Laura Pitel et Adam Samson, “Turkey props up reserves with billions of dollars in short-term borrowing”, Financial Times, 17 avril 2019.

Ece Toksabay et Ali Kucukgocmen, “Turkey to inject $4.9 bln into state banks in economy reform package”, Reuters, 10 avril 2019.

 

 


[1]Un credit default swap (CDS) est une forme de contrat d’assurance qui permet à son détenteur de se protéger financièrement contre un événement de crédit (défaut de paiement, retard de paiement ou restructuration) survenant sur le sous-jacent. Le prix du CDS correspond au spread à payer en points de base (pdb).
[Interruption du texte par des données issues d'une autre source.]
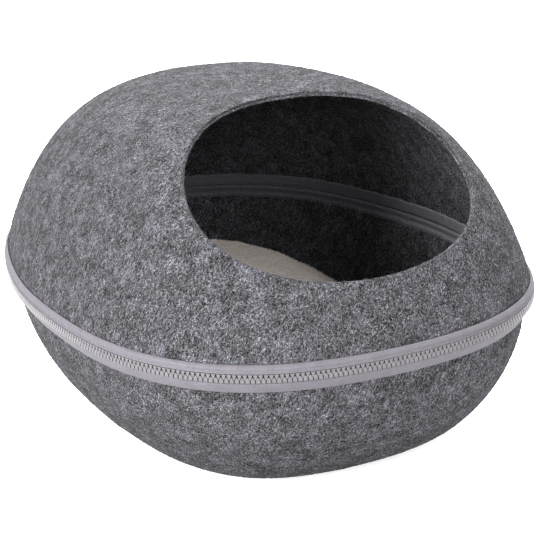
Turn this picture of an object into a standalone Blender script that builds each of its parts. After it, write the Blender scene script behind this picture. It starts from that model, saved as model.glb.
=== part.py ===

Par exemple, un CDS affichant 500 pdb (soit 5 %) indique que pour assurer 1 million de dollars, l’acquéreur du CDS devra payer une prime annuelle de 50000 dollars. Sur un CDS à 5 ans, un spread de 500 pdb implique une probabilité de défaut de 25 % (5 ans x 5 % = 25 %).

[2]Voir la note d’Arthur de Moze (BSI Economics) sur le sujet (https://bit.ly/2VYWNCA)

[3]Les indices de la Bourse d’Istanbul comme le BIST 30 ne sont pas de bons indicateurs en termes de valorisation du marché actions en raison de la forte inflation qui touche la livre turque, faisant ainsi monter les indices turcs en valeur nominale alors que ceux-ci se déprécient en valeur réelle.

[4]Parmi les principales monnaies de réserve, nous pouvons mentionner le dollar américain, l’euro, le yen, la livre sterling, le franc suisse, le yuan, le dollar canadien et le dollar australien.

[5]Les réserves de change représentent l’ensemble des actifs et des avoirs en devises étrangères, ainsi que le stock d’or détenus par la Banque centrale (https://bit.ly/2iXSfKe).

[6]Les banques turques auraient prêté à la banque centrale une partie des dépôts en dollars de leurs clients.

[7]Selon la Banque centrale, fin 2018, 85 % de l’endettement en devises concernait 2 300 grandes entreprises sur 45 000 entreprises endettées en devises. Le nombre d’entreprises endettées (de taille intermédiaire ou des petites entreprises) est donc très significatif, toutefois leur part dans l’endettement en devises ne dépasserait pas les 15 %.

[8]Banque asiatique de développement (ADB).